Changes in building regulations will require new non-domestic buildings to provide separate single-sex toilets for women and men.

The government is introducing the new legislation following a technical consultation on the proposal to mandate male and female toilets in all new public buildings in England, including restaurants, shopping centres, offices and public toilets. Schools are exempt from this requirement.

The changes in Approved Document T include the “reasonable provision” of self-contained “universal toilets”, which are fully enclosed rooms including washbasins and hand-drying facilities for individual use.   

The government distinguishes between gender-neutral and unisex or universal toilets, which it defines as “single, standalone facilities used by both genders”.

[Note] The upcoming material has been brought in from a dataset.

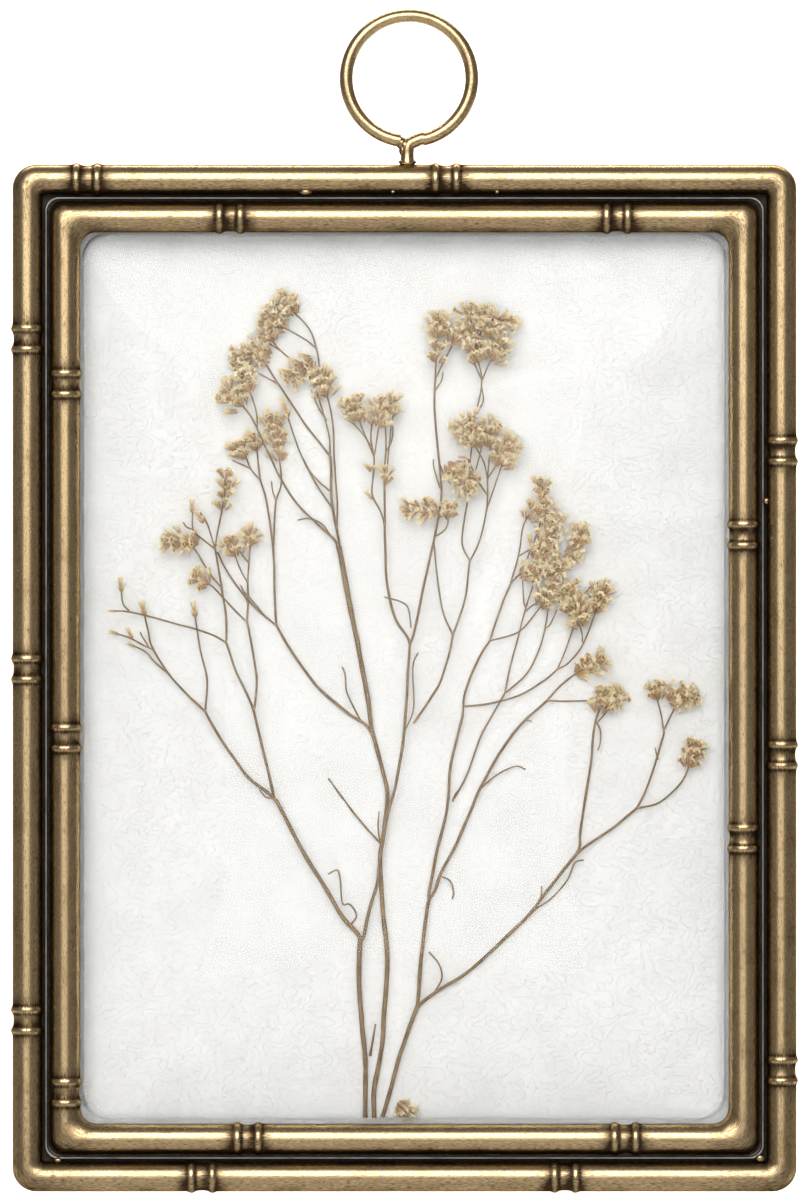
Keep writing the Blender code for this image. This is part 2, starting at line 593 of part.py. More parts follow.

Universal toilets may be provided instead of single-sex toilets only where lack of space reasonably precludes the provision of single-sex facilities. 

A halt to gender-neutral toilets

According to the minister for women and equalities, Kemi Badenoch, these regulations will put a halt to “the rise of so-called ‘gender-neutral’ mixed-sex toilet spaces, which deny privacy and dignity to both men and women”.

The Department for Levelling Up, Housing and Communities (DLUHC) said that in its consultation, 81% of respondents agreed with the intention for separate single-sex toilet facilities and 82% agreed to provide universal toilets where space allows. 

DLUHC added that the responses highlighted “particular concerns from women, elderly and the disabled who felt unfairly disadvantaged as publicly accessible toilets are increasingly being converted into gender-neutral facilities where users share cubicle and hand-washing facilities”.

The changes will take effect in England only.